>> Begin Dataset content

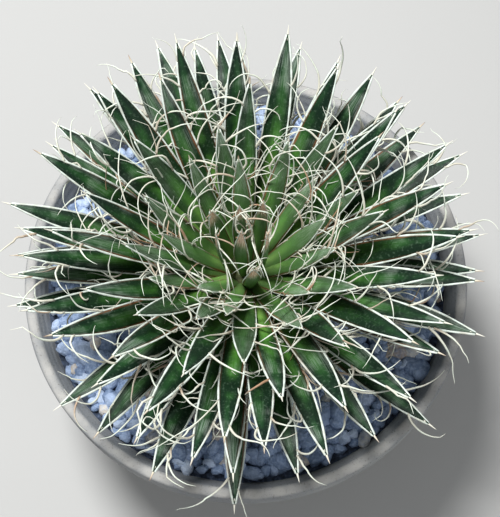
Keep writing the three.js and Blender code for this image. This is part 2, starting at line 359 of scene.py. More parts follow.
# %% [markdown]
# A leaf blade is smooth and waxy, dark green with a light yellow-green foot,
# bluish where it is young, and faintly striped along its length. It has a pale bloom
# towards its tip, and the bud's own tips are frayed to salmon and cream. An image would
# blur up close, so noise stretched along the leaf draws the stripes.

# %% The leaf finish
def leaf_greens(leaf, reach):
    """The painted highlight green for the middle of the blade, and the painted shade green beside it."""
    lit = leaf.ramp(
        reach,
        (0.0, tint(152, 178, 94)),
        (0.28, tint(122, 166, 76)),
        (0.5, tint(72, 124, 44)),
        (0.72, tint(44, 88, 38)),
        (1.0, tint(26, 62, 40)),
    )
    # deep is the painted shade green for the sides of the blade
    deep = leaf.ramp(
        reach,
        (0.0, tint(88, 106, 54)),
        (0.28, tint(58, 92, 38)),
        (0.5, tint(22, 50, 22)),
        (0.72, tint(12, 34, 19)),
        (1.0, tint(11, 30, 21)),
    )
    return lit, deep


def leaf_finish():
    """Wax over a painted highlight green down the middle and a painted shade green at the sides, with
    bloom, frayed bud tips and a brown rim in places.
    """
    leaf = Finish("waxy_leaf", Specular_IOR_Level=0.2)
    along, across = leaf.value("along"), leaf.value("across")
    lot, outward = leaf.value("lot"), leaf.value("outward")
    stretched = leaf.node("CombineXYZ", 0, X=leaf.times(along, 1.6), Y=leaf.times(across, 4.0),
                          Z=leaf.times(lot, 40))
    stripes = leaf.noise(scale=5.0, detail=5, vector=stretched)
    clouds = leaf.noise(scale=38.0)
    specks = leaf.between(leaf.noise(scale=520.0), 0.56, 0.7)
    swing = leaf.minus(stripes, 0.5)
    reach = leaf.plus(along, leaf.times(swing, 0.3))
    lit, deep = leaf_greens(leaf, reach)

    # Painted light: the middle of the blade is painted lighter as a highlight and its sides darker as
    # shade
    off_middle = leaf.size(leaf.plus(across, leaf.times(leaf.minus(lot, 0.5), 0.7)))
    light = leaf.times(leaf.between(off_middle, 0.85, 0.15), leaf.between(clouds, 0.3, 0.55))
    light = leaf.plus(light, leaf.times(swing, 1.3))
    blade = leaf.mix(leaf.between(light, 0.2, 1.2), deep, lit)
    young = leaf.between(outward, 0.26, 0.0)
    blade = leaf.mix(leaf.times(young, 0.42), blade, tint(114, 160, 94))
    blade = leaf.mix(leaf.times(specks, 0.16), blade, tint(128, 156, 130))

    bloom = leaf.times(leaf.between(along, 0.5, 0.9), leaf.between(stripes, 0.47, 0.53))
    powder = leaf.plus(leaf.times(young, 0.34), leaf.times(leaf.between(clouds, 0.5, 0.62), 0.25))
    blade = leaf.mix(leaf.times(bloom, powder), blade, tint(198, 210, 198))
    bud_tip = leaf.times(leaf.between(outward, -0.05, -0.15), leaf.between(reach, 0.72, 0.86))
    frayed = leaf.mix(leaf.between(stripes, 0.44, 0.56), tint(206, 140, 112), tint(242, 228, 208))
    blade = leaf.mix(bud_tip, blade, frayed)
    rim = leaf.between(leaf.plus(leaf.size(across), leaf.times(clouds, 0.4)), 0.95, 1.15)
    rim = leaf.times(rim, leaf.between(leaf.plus(lot, along), 1.3, 0.8))
    blade = leaf.mix(rim, blade, tint(128, 78, 48))

    leaf.colour(blade)
    leaf.roughness(leaf.plus(leaf.times(stripes, 0.3), 0.3))
    leaf.bump(stripes, depth=0.0005, strength=0.5)
    return leaf.material


waxy_leaf = leaf_finish()
print(waxy_leaf.name, "has", len(waxy_leaf.node_tree.nodes), "nodes")

# %% [markdown]
# Leaves, edges, spines and threads are all rings of points skinned one after another.
# Curves with a bevel would make such tubes, but they can't carry a value per point,
# so a helper skins the rings as one closed mesh whose points carry named values,
# and the finish reads those.

# %% Skinning rings
def give(mesh, key, values):
    """A value at every point of the mesh, for its finish to read."""
    layer = mesh.attributes.new(key, "FLOAT", "POINT")
    layer.data.foreach_set("value", np.asarray(values, np.float32).ravel())


def placed(name, mesh, material):
    """The mesh as an object in the scene, smooth and with its finish."""
    mesh.polygons.foreach_set("use_smooth", [True] * len(mesh.polygons))
    mesh.materials.append(material)
    thing = bpy.data.objects.new(name, mesh)
    bpy.context.scene.collection.objects.link(thing)
    return thing


def skin(name, rings, values, material):
    """rings has a place for [copy, ring, point]; values are named arrays that fit that shape."""
    copies, count, sides = rings.shape[:3]
    first = np.arange(copies)[:, None, None] * count * sides
    ring = np.arange(count - 1)[None, :, None] * sides
    side = np.arange(sides)[None, None, :]
    a, b = first + ring + side, first + ring + (side + 1) % sides
    quads = np.stack([a, b, b + sides, a + sides], -1).reshape(-1, 4)
    foot = (first[:, 0] + np.arange(sides)[::-1]).tolist()
    tip = (first[:, 0] + (count - 1) * sides + np.arange(sides)).tolist()
    mesh = bpy.data.meshes.new(name)
    mesh.from_pydata(rings.reshape(-1, 3).tolist(), [], quads.tolist() + foot + tip)
    for key, value in values.items():
        give(mesh, key, np.broadcast_to(value, rings.shape[:3]))
    return placed(name, mesh, material)


def per_copy(values):
    """One value for each copy, shaped for skin."""
    return np.array(values)[:, None, None]


def from_foot_to_tip(count):
    """A value that grows from 0 to 1 along the rings, shaped for skin."""
    return np.linspace(0, 1, count)[None, :, None]


def seat(thing, slot, *nodes):
    """Rides the piece with the pot and hides the solids that it stands for; slot is not used."""
    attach(thing, "root")
    if nodes:
        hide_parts(*nodes)
    thing.data.calc_loop_triangles()
    print(thing.name, len(thing.data.loop_triangles), "triangles")


print("the solids to dress:", ", ".join(sorted(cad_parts)))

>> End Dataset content

_Written task:_
Once more, set down the full listing, verbatim.

_Result for this task:_
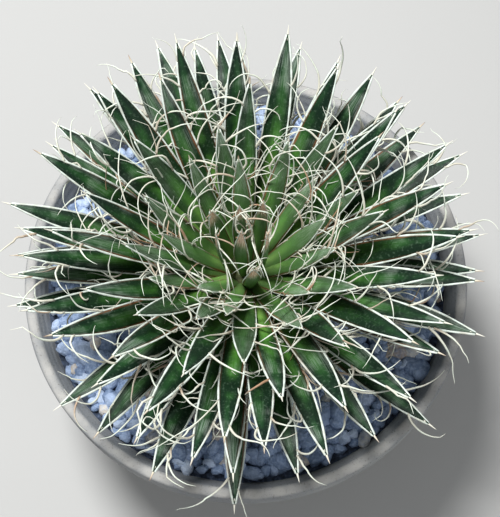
Keep writing the three.js and Blender code for this image. This is part 2, starting at line 359 of scene.py. More parts follow.
# %% [markdown]
# A leaf blade is smooth and waxy, dark green with a light yellow-green foot,
# bluish where it is young, and faintly striped along its length. It has a pale bloom
# towards its tip, and the bud's own tips are frayed to salmon and cream. An image would
# blur up close, so noise stretched along the leaf draws the stripes.

# %% The leaf finish
def leaf_greens(leaf, reach):
    """The painted highlight green for the middle of the blade, and the painted shade green beside it."""
    lit = leaf.ramp(
        reach,
        (0.0, tint(152, 178, 94)),
        (0.28, tint(122, 166, 76)),
        (0.5, tint(72, 124, 44)),
        (0.72, tint(44, 88, 38)),
        (1.0, tint(26, 62, 40)),
    )
    # deep is the painted shade green for the sides of the blade
    deep = leaf.ramp(
        reach,
        (0.0, tint(88, 106, 54)),
        (0.28, tint(58, 92, 38)),
        (0.5, tint(22, 50, 22)),
        (0.72, tint(12, 34, 19)),
        (1.0, tint(11, 30, 21)),
    )
    return lit, deep


def leaf_finish():
    """Wax over a painted highlight green down the middle and a painted shade green at the sides, with
    bloom, frayed bud tips and a brown rim in places.
    """
    leaf = Finish("waxy_leaf", Specular_IOR_Level=0.2)
    along, across = leaf.value("along"), leaf.value("across")
    lot, outward = leaf.value("lot"), leaf.value("outward")
    stretched = leaf.node("CombineXYZ", 0, X=leaf.times(along, 1.6), Y=leaf.times(across, 4.0),
                          Z=leaf.times(lot, 40))
    stripes = leaf.noise(scale=5.0, detail=5, vector=stretched)
    clouds = leaf.noise(scale=38.0)
    specks = leaf.between(leaf.noise(scale=520.0), 0.56, 0.7)
    swing = leaf.minus(stripes, 0.5)
    reach = leaf.plus(along, leaf.times(swing, 0.3))
    lit, deep = leaf_greens(leaf, reach)

    # Painted light: the middle of the blade is painted lighter as a highlight and its sides darker as
    # shade
    off_middle = leaf.size(leaf.plus(across, leaf.times(leaf.minus(lot, 0.5), 0.7)))
    light = leaf.times(leaf.between(off_middle, 0.85, 0.15), leaf.between(clouds, 0.3, 0.55))
    light = leaf.plus(light, leaf.times(swing, 1.3))
    blade = leaf.mix(leaf.between(light, 0.2, 1.2), deep, lit)
    young = leaf.between(outward, 0.26, 0.0)
    blade = leaf.mix(leaf.times(young, 0.42), blade, tint(114, 160, 94))
    blade = leaf.mix(leaf.times(specks, 0.16), blade, tint(128, 156, 130))

    bloom = leaf.times(leaf.between(along, 0.5, 0.9), leaf.between(stripes, 0.47, 0.53))
    powder = leaf.plus(leaf.times(young, 0.34), leaf.times(leaf.between(clouds, 0.5, 0.62), 0.25))
    blade = leaf.mix(leaf.times(bloom, powder), blade, tint(198, 210, 198))
    bud_tip = leaf.times(leaf.between(outward, -0.05, -0.15), leaf.between(reach, 0.72, 0.86))
    frayed = leaf.mix(leaf.between(stripes, 0.44, 0.56), tint(206, 140, 112), tint(242, 228, 208))
    blade = leaf.mix(bud_tip, blade, frayed)
    rim = leaf.between(leaf.plus(leaf.size(across), leaf.times(clouds, 0.4)), 0.95, 1.15)
    rim = leaf.times(rim, leaf.between(leaf.plus(lot, along), 1.3, 0.8))
    blade = leaf.mix(rim, blade, tint(128, 78, 48))

    leaf.colour(blade)
    leaf.roughness(leaf.plus(leaf.times(stripes, 0.3), 0.3))
    leaf.bump(stripes, depth=0.0005, strength=0.5)
    return leaf.material


waxy_leaf = leaf_finish()
print(waxy_leaf.name, "has", len(waxy_leaf.node_tree.nodes), "nodes")

# %% [markdown]
# Leaves, edges, spines and threads are all rings of points skinned one after another.
# Curves with a bevel would make such tubes, but they can't carry a value per point,
# so a helper skins the rings as one closed mesh whose points carry named values,
# and the finish reads those.

# %% Skinning rings
def give(mesh, key, values):
    """A value at every point of the mesh, for its finish to read."""
    layer = mesh.attributes.new(key, "FLOAT", "POINT")
    layer.data.foreach_set("value", np.asarray(values, np.float32).ravel())


def placed(name, mesh, material):
    """The mesh as an object in the scene, smooth and with its finish."""
    mesh.polygons.foreach_set("use_smooth", [True] * len(mesh.polygons))
    mesh.materials.append(material)
    thing = bpy.data.objects.new(name, mesh)
    bpy.context.scene.collection.objects.link(thing)
    return thing


def skin(name, rings, values, material):
    """rings has a place for [copy, ring, point]; values are named arrays that fit that shape."""
    copies, count, sides = rings.shape[:3]
    first = np.arange(copies)[:, None, None] * count * sides
    ring = np.arange(count - 1)[None, :, None] * sides
    side = np.arange(sides)[None, None, :]
    a, b = first + ring + side, first + ring + (side + 1) % sides
    quads = np.stack([a, b, b + sides, a + sides], -1).reshape(-1, 4)
    foot = (first[:, 0] + np.arange(sides)[::-1]).tolist()
    tip = (first[:, 0] + (count - 1) * sides + np.arange(sides)).tolist()
    mesh = bpy.data.meshes.new(name)
    mesh.from_pydata(rings.reshape(-1, 3).tolist(), [], quads.tolist() + foot + tip)
    for key, value in values.items():
        give(mesh, key, np.broadcast_to(value, rings.shape[:3]))
    return placed(name, mesh, material)


def per_copy(values):
    """One value for each copy, shaped for skin."""
    return np.array(values)[:, None, None]


def from_foot_to_tip(count):
    """A value that grows from 0 to 1 along the rings, shaped for skin."""
    return np.linspace(0, 1, count)[None, :, None]


def seat(thing, slot, *nodes):
    """Rides the piece with the pot and hides the solids that it stands for; slot is not used."""
    attach(thing, "root")
    if nodes:
        hide_parts(*nodes)
    thing.data.calc_loop_triangles()
    print(thing.name, len(thing.data.loop_triangles), "triangles")


print("the solids to dress:", ", ".join(sorted(cad_parts)))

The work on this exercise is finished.